19. Extend a personal invitation, rather than make a mass broadcast announcement, to members to attend seminars or district conferences. Some are unsure about district events and sit on the sidelines waiting to be asked. It’s a wonderful opportunity for them to make new friends and get a broader picture and understanding of Rotary. There are several opportunities each year to do this. Have the club pay part of any required registration fee.

20. Use your Assistant Governor as a resource person. They have received special training and want to form a bond with your club. Don’t always wait for them to take the initiative.

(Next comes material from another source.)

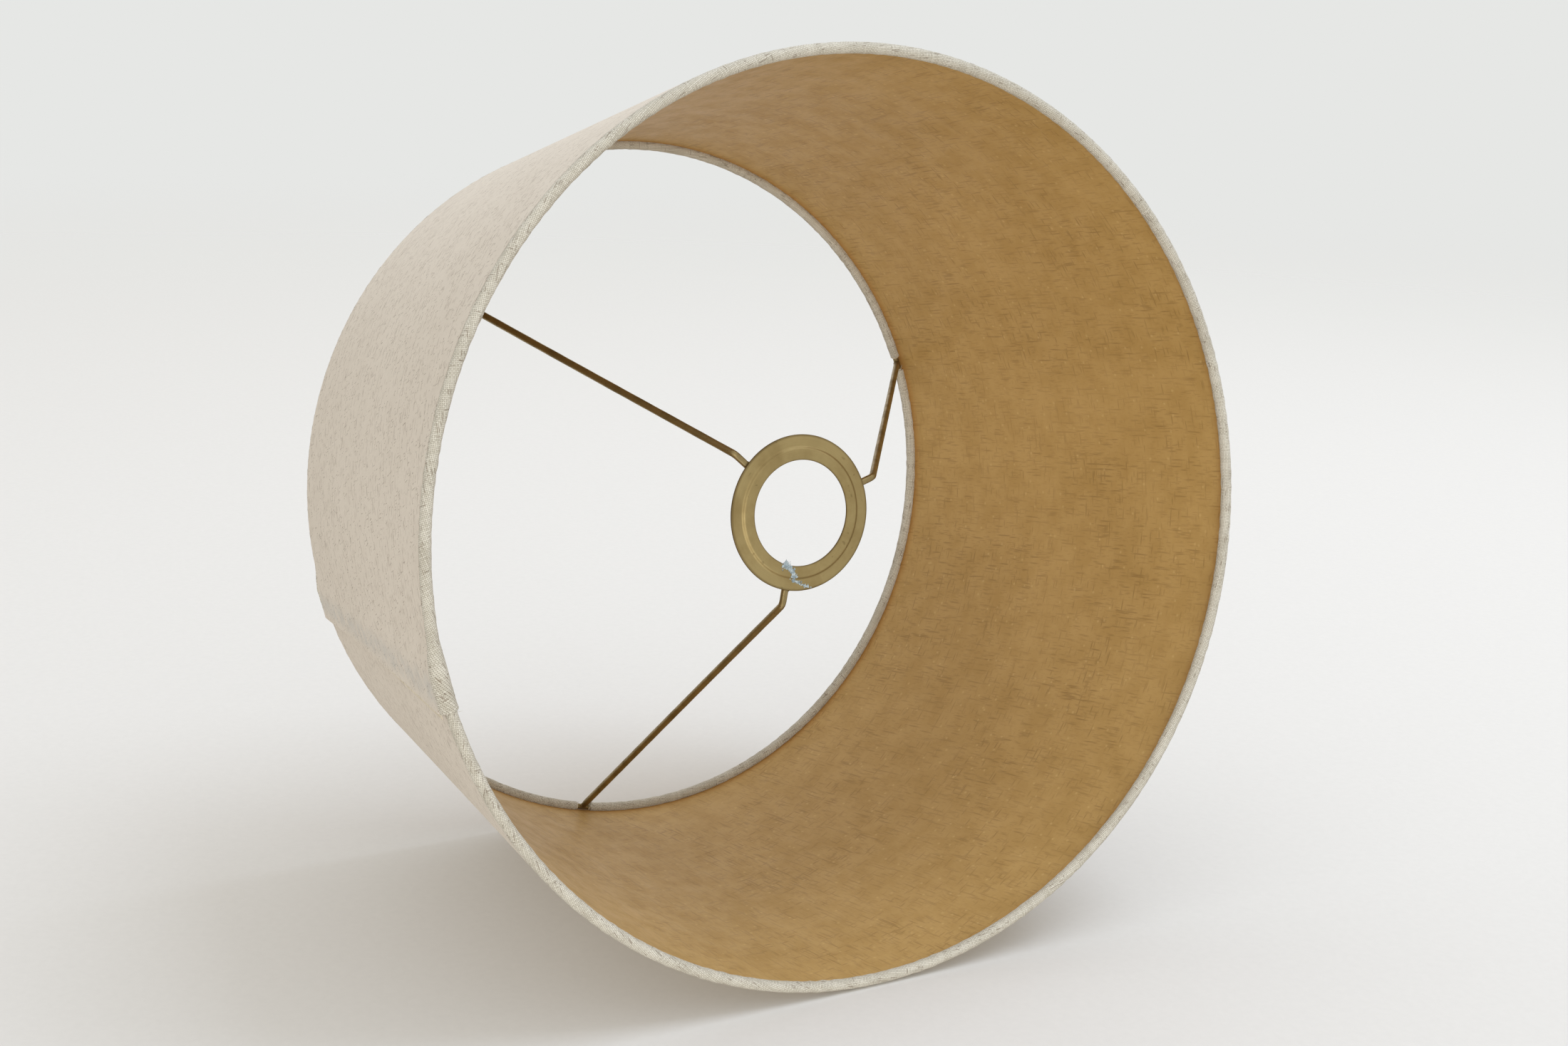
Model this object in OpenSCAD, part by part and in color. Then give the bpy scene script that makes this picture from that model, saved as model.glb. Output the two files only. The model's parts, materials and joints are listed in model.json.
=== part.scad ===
// Tapered drum lamp shade: linen over a gold liner, hems rolled over two wire rings,
// and three spokes that drop from the top ring to a lamp-holder ring.
// It stands on its large rim: the floor is z = 0 and the axis of the shade is the Z axis.
// Angles around the shade are measured from +X towards +Y, and the seam is at the back, +Y.
// All lengths are in millimetres.

/* [Shade] */
// Outside diameter of the large lower rim, over its hem
bottom_d = 355; // [310:1:420]
// Outside diameter of the small upper rim, over its hem
top_d = 303; // [260:1:308]
// Height from hem to hem
shade_h = 200; // [170:1:250]

/* [Panel] */
// Thickness of the linen
linen_t = 0.6; // [0.4:0.05:0.9]
// Thickness of the gold liner laminated inside the linen
liner_t = 0.35; // [0.2:0.05:0.4]
// Width of the glued lap where the ends of the panel meet
lap_w = 13; // [8:1:20]
// Thickness of the double-sided tape in the lap
seam_tape_t = 0.15; // [0.1:0.05:0.3]

/* [Wire frame] */
// Wire diameter of the two rings
ring_wire_d = 2.5; // [2:0.1:3.5]
// Wire diameter of the three spokes
spoke_wire_d = 2.4; // [1.8:0.1:2.4]
// Thickness of the tape wound on the rings
ring_tape_t = 0.25; // [0.1:0.05:0.4]
// Length of bare ring left by the notch in the hem at each spoke
notch_w = 5.5; // [4:0.5:12]

/* [Lamp-holder ring] */
// Diameter of the hole, for an E27 lamp holder
fitter_hole_d = 42; // [28:0.5:44]
// Outside diameter of the stamped flange
fitter_d = 62; // [58:1:66]
// Diameter of the step pressed into the flange
fitter_step_d = 51.5; // [49:0.5:54]
// Height of the pressed step
fitter_step_h = 0.8; // [0.4:0.1:0.9]
// Size of the flange's softened edges
lip_r = 0.25; // [0.1:0.05:0.35]
// Sheet thickness of the flange
fitter_t = 1; // [0.8:0.1:1.5]
// Depth of the flange's upper face below the upper rim
fitter_drop = 147; // [60:1:150]

/* [Hidden] */
$fn = 180;

LINEN = [0.78, 0.75, 0.69];
HEM = [0.74, 0.71, 0.65];
GOLD = [0.66, 0.51, 0.32];
BRASS = [0.55, 0.46, 0.28];
TAPE = [0.9, 0.88, 0.8];

// The rolled hem is the wire, its tape and one turn of linen.
wire_r = ring_wire_d / 2;
tape_r = wire_r + ring_tape_t;
roll_r = tape_r + linen_t;

// Centre lines of the two rings, as [radius, height].
low_ring = [bottom_d / 2 - roll_r, roll_r];
high_ring = [top_d / 2 - roll_r, shade_h - roll_r];

// The panel leans in by this angle. Across it, distances are measured outward from the line
// that joins the two ring centres, and its length runs from one ring centre to the other.
lean = atan2(low_ring[0] - high_ring[0], high_ring[1] - low_ring[1]);
slant = norm(high_ring - low_ring);
liner_in = tape_r - liner_t;
liner_gap = sqrt(pow(tape_r, 2) - pow(liner_in, 2)) + 0.05;
tape_margin = 8;

// The outer end of the panel laps over the inner end from the seam line onward.
// Where the lap starts, the panel steps outward by its own thickness and the tape's.
seam_a = 90;
lap_a = lap_w / low_ring[0] * 180 / PI;
jog_a = 0.45;
end_gap_a = 0.4;
liner_jog_a = seam_a + lap_a;
linen_jog_a = liner_jog_a + jog_a;
inner_end_a = liner_jog_a - end_gap_a;
lap_liner_in = roll_r + seam_tape_t;
lap_linen_in = lap_liner_in + liner_t;
lap_out = lap_linen_in + linen_t;
lap_roll_in = roll_r - linen_t / 2;

// The spokes and the notches in the top hem.
SPOKE_FRONT = 270;
SPOKE_RIGHT = 30;
SPOKE_LEFT = 150;
SPOKES = [SPOKE_RIGHT, SPOKE_LEFT, SPOKE_FRONT];
notch_a = notch_w / high_ring[0] * 180 / PI;

// The flange of the lamp-holder ring, and the spokes that are welded on top of it.
// A foot starts just outside the step, and its knee stands clear of the flange's rim.
foot_clear = 0.75;
knee_clear = 6.2;
spoke_r = spoke_wire_d / 2;
flange_top = shade_h - fitter_drop;
flange_low = flange_top - fitter_t;
foot_z = flange_top + spoke_r;
foot_in = fitter_step_d / 2 + foot_clear;
knee = [fitter_d / 2 + knee_clear, foot_z];
climb = atan2(high_ring[1] - knee[1], high_ring[0] - knee[0]);
spoke_len = norm(high_ring - knee);
knee_swell = 0.25;
bead_r = 1.8;
bead_len = 1.4;
weld_run = 3.6;

// ---- Sections, drawn as [radius, height] and turned about the axis ----

// A section placed in the panel's leaning frame: x outward across it, y up along it.
module on_panel() {
    translate(low_ring)
        rotate(lean)
            children();
}

// The same frame moved to the upper ring and turned over, so that y runs down the panel.
module on_panel_top() {
    translate(high_ring)
        rotate(lean)
            mirror([0, 1])
                children();
}

// A strip of the panel between two distances across it and two distances along it.
module strip(inner, outer, from, to) {
    on_panel()
        translate([inner, from])
            square([outer - inner, to - from]);
}

// A section swept around the axis from one angle to another.
module sweep(from, to) {
    rotate_extrude(start = from, angle = to - from)
        children();
}

// The rolled hem around a ring: an annulus, open where the panel stands in it.
module roll_section(inner, outer) {
    difference() {
        circle(outer);
        circle(inner);
        translate([liner_in, 0])
            square(2 * outer);
    }
}

// The hem's second turn, where the panel's outer end is rolled over its inner end and sinks
// into it. It is pressed flat where it would pass the plane of the rim.
module lap_roll_section(ring, rim_low, rim_high) {
    intersection() {
        children();
        translate([ring[0] - 2 * lap_out, rim_low])
            square([4 * lap_out, rim_high - rim_low]);
    }
}

// ---- Panel ----

module panel_layer(inner, outer, lap_inner, lap_outer, jog_from, margin) {
    end = slant - margin;
    sweep(jog_from, inner_end_a + 360)
        strip(inner, outer, margin, end);
    sweep(jog_from, jog_from + jog_a)
        strip(inner, lap_outer, margin, end);
    sweep(seam_a, jog_from + jog_a)
        strip(lap_inner, lap_outer, margin, end);
}

module linen_panel() {
    color(LINEN)
        panel_layer(tape_r, roll_r, lap_linen_in, lap_out, liner_jog_a, 0);
}

module gold_liner() {
    color(GOLD)
        panel_layer(liner_in, tape_r, lap_liner_in, lap_linen_in, liner_jog_a - jog_a, liner_gap);
}

module seam_tape() {
    color(TAPE)
        sweep(seam_a + end_gap_a, inner_end_a - jog_a - end_gap_a)
            strip(roll_r, lap_liner_in, tape_margin, slant - tape_margin);
}

// ---- Hems ----

module bottom_hem() {
    color(HEM) {
        sweep(linen_jog_a - jog_a, seam_a + jog_a + 360)
            on_panel()
                roll_section(tape_r, roll_r);
        sweep(seam_a, linen_jog_a)
            lap_roll_section(low_ring, 0, shade_h)
                on_panel()
                    roll_section(tape_r, lap_out);
    }
}

module top_hem(from_spoke, to_spoke) {
    sweep(from_spoke + notch_a / 2, to_spoke - notch_a / 2)
        on_panel_top()
            roll_section(tape_r, roll_r);
}

module top_hem_back() {
    color(HEM) {
        top_hem(SPOKE_RIGHT, SPOKE_LEFT);
        sweep(seam_a, linen_jog_a)
            lap_roll_section(high_ring, 0, shade_h)
                on_panel_top()
                    roll_section(lap_roll_in, lap_out);
    }
}

module top_hem_left() {
    color(HEM)
        top_hem(SPOKE_LEFT, SPOKE_FRONT);
}

module top_hem_right() {
    color(HEM)
        top_hem(SPOKE_FRONT, SPOKE_RIGHT + 360);
}

// ---- Rings and their tape ----

module ring(centre) {
    rotate_extrude()
        translate(centre)
            circle(wire_r);
}

module tape_section(centre) {
    translate(centre)
        difference() {
            circle(tape_r);
            circle(wire_r);
        }
}

module bottom_ring() {
    color(BRASS)
        ring(low_ring);
}

module top_ring() {
    color(BRASS)
        ring(high_ring);
}

module bottom_ring_tape() {
    color(TAPE)
        rotate_extrude()
            tape_section(low_ring);
}

module top_ring_tape() {
    color(TAPE)
        for (a = SPOKES)
            sweep(a + notch_a / 2, a + 120 - notch_a / 2)
                tape_section(high_ring);
}

// ---- Lamp-holder ring ----

// The stamped flange: a flat outer part, a pressed step and a lower inner part.
module fitter_ring() {
    step_r = fitter_step_d / 2;
    hole_r = fitter_hole_d / 2;
    color(BRASS)
        rotate_extrude()
            polygon([
                [hole_r, flange_low - fitter_step_h],
                [step_r + lip_r, flange_low - fitter_step_h],
                [step_r + 3 * lip_r, flange_low],
                [fitter_d / 2 - lip_r, flange_low],
                [fitter_d / 2, flange_low + lip_r],
                [fitter_d / 2, flange_top - lip_r],
                [fitter_d / 2 - lip_r, flange_top],
                [step_r - lip_r, flange_top],
                [step_r - 3 * lip_r, flange_top - fitter_step_h],
                [hole_r, flange_top - fitter_step_h]
            ]);
}

// ---- Spokes ----

// One spoke's wire in the plane y = 0: a foot over the flange, a knee that swells a little as
// bent wire does, and a run up to the ring's centre line.
module spoke_wire() {
    translate([foot_in, 0, foot_z])
        rotate([0, 90, 0])
            cylinder(r = spoke_r, h = knee[0] - foot_in);
    translate([knee[0], 0, knee[1]])
        sphere(spoke_r + knee_swell);
    down_from_ring()
        cylinder(r = spoke_r, h = spoke_len);
}

// The frame at the ring's centre line whose z axis runs down a spoke in the plane y = 0.
module down_from_ring() {
    translate([high_ring[0], 0, high_ring[1]])
        rotate([0, -90 - climb, 0])
            children();
}

module spoke(angle) {
    color(BRASS)
        difference() {
            rotate([0, 0, angle])
                spoke_wire();
            ring(high_ring);
        }
}

module spoke_front() {
    spoke(SPOKE_FRONT);
}

module spoke_right() {
    spoke(SPOKE_RIGHT);
}

module spoke_left() {
    spoke(SPOKE_LEFT);
}

// ---- Welds ----

// A bead round each spoke where it meets the top ring.
module top_ring_welds() {
    color(BRASS)
        for (a = SPOKES)
            rotate([0, 0, a])
                down_from_ring()
                    translate([0, 0, wire_r])
                        rotate_extrude()
                            translate([spoke_r, 0])
                                square([bead_r - spoke_r, bead_len]);
}

// A fillet along each side of each foot, between the wire and the flange.
module fitter_welds() {
    seam_clear = 0.2;
    color(BRASS)
        for (a = SPOKES, side = [0, 1])
            rotate([0, 0, a])
                mirror([0, side, 0])
                    difference() {
                        translate([foot_in, seam_clear, flange_top])
                            cube([weld_run, spoke_r - seam_clear, spoke_r / 2]);
                        spoke_wire();
                    }
}

linen_panel();
gold_liner();
seam_tape();
bottom_hem();
top_hem_back();
top_hem_left();
top_hem_right();
bottom_ring();
top_ring();
bottom_ring_tape();
top_ring_tape();
fitter_ring();
spoke_front();
spoke_right();
spoke_left();
top_ring_welds();
fitter_welds();
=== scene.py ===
import json
import math

import bpy
import numpy as np
from mathutils import Matrix, Vector


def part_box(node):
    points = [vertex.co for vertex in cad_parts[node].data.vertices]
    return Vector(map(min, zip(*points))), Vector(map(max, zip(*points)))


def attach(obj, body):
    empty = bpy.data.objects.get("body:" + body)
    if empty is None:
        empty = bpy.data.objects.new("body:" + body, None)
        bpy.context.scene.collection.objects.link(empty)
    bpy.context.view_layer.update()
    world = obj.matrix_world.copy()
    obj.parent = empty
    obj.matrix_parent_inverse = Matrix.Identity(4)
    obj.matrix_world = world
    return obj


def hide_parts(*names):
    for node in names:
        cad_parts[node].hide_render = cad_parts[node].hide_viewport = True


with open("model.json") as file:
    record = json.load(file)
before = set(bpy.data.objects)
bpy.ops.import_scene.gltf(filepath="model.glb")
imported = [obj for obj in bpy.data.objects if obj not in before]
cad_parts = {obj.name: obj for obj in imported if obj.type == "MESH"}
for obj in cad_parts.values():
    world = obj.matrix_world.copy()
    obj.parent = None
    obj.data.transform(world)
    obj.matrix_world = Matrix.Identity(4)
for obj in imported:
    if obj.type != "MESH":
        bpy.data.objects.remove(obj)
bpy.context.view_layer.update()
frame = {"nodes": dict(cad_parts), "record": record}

nodes = frame["nodes"]
mm = 0.001


# ---- Measures taken from the frame ----

def ringLine(node):
    # radius and height of a ring's centre line, and the radius of its wire, from its box
    low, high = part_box(node)
    wireRadius = (high.z - low.z) / 2
    return high.x - wireRadius, (low.z + high.z) / 2, wireRadius


lowRadius, lowHeight, wireRadius = ringLine("bottom_ring")
highRadius, highHeight, _ = ringLine("top_ring")
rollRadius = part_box("top_hem_right")[1].z - highHeight
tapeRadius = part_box("top_ring_tape")[1].z - highHeight
lean = math.atan2(lowRadius - highRadius, highHeight - lowHeight)
slant = math.hypot(lowRadius - highRadius, highHeight - lowHeight)
apexReach = lowRadius / math.sin(lean)  # from the cone's point down to the lower ring
flangeLow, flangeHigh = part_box("fitter_ring")
holeRadius = frame["record"]["mounts"][0]["dims"]["r_mm"] * mm

shade = {
    "seamAngle": 91.0,  # degrees from +X towards +Y
    "seamSkew": 1.9,  # how far the slanting cut end turns from rim to rim
    "lapWidth": 13 * mm,
    "lapLift": 1.1 * mm,  # how far the outer end stands off
    "jogAngle": 4.5,  # over which the panel comes back down past the lap
    "endGap": 0.4,
    "grainAngle": 270.0,  # where the weave runs straight up the panel
    "spokeAngles": {"spoke_front": 270.0, "spoke_right": 30.0, "spoke_left": 150.0},
    "notchWidth": 7.0 * mm,
}
lapAngle = shade["lapWidth"] / lowRadius
jogAngle = math.radians(shade["jogAngle"])
endGap = math.radians(shade["endGap"])


def smooth(low, high, value):
    # 0 below low, 1 above high, and an S between them
    t = np.clip((value - low) / (high - low), 0, 1)
    return t * t * (3 - 2 * t)


def ripple(angle, seed, waves, strength):
    # a sum of cosines round the shade, each with its own phase and a share that falls with its number
    chance = np.random.default_rng(seed)
    counts = chance.integers(waves[0], waves[1], 9)
    phases = chance.uniform(0, 2 * math.pi, 9)
    shares = chance.uniform(0.3, 1.0, 9)
    total = (np.cos(np.asarray(angle)[..., None] * counts + phases) * shares).sum(-1)
    return strength * total / 3


def onPanel(angle, across, along):
    # across is measured outward from the line between the ring centres, along runs up that line
    radius = lowRadius + across * math.cos(lean) - along * math.sin(lean)
    height = lowHeight + across * math.sin(lean) + along * math.cos(lean)
    return np.stack([radius * np.cos(angle), radius * np.sin(angle), height + 0 * angle], -1)


def clothMap(angle, along):
    # the cone unrolled flat: a point's reach from the tip and its turn about it, as x and y in metres
    turn = (angle - math.radians(shade["grainAngle"])) * math.sin(lean)
    reach = apexReach - along
    return np.stack([reach * np.sin(turn), apexReach - reach * np.cos(turn)], -1)


def seamEnd(along):
    # the cut end slants across the seam line, and is ahead of it at the lower rim
    return math.radians(shade["seamAngle"]) + math.radians(shade["seamSkew"]) * (0.5 - along / slant)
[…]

21. Arrange for a few club members to visit nearby clubs and reciprocate by hosting others. This should be done at least twice a year. Get acquainted with your nearby clubs!

22. Give club recognition to 10-20-30-40-50+ year members.

23. Recognize those with several months of perfect attendance.

24. Make personal visits to Rotarians who miss 40% or more of the meetings. Let them know they are missed!

25. Offer occasional inexpensive prizes to add fun to the meetings. A bag of M & Ms, a large bar of chocolate or gift card, etc. can add fun and excitement to the club meetings.

26. Luncheon meetings sometimes can be a problem for many to attend. Maybe it’s time to explore other options i.e. start a new club or once a month meet at an alternative time.

27 Show appreciation for what members do in the club.

28 Consider the length of meeting times and how long it takes to make decisions. Try to chair meetings effectively to avoid lots of unnecessary chitchat.

 29. Ensure the club has a variety of social events for all tastes.

30. Keep in close contact with younger club members to see what they want to try and give them the opportunity to try new ideas.

 31. Have a Rotary minute at each meeting and just give a short fact about a recent success of Rotary International globally. This is to remind members that they are part of a larger and successful organisation.  

 32. Put the fun in Rotary! There is a time for seriousness and a time for fun and

laughter. Be sure your club has a good balance.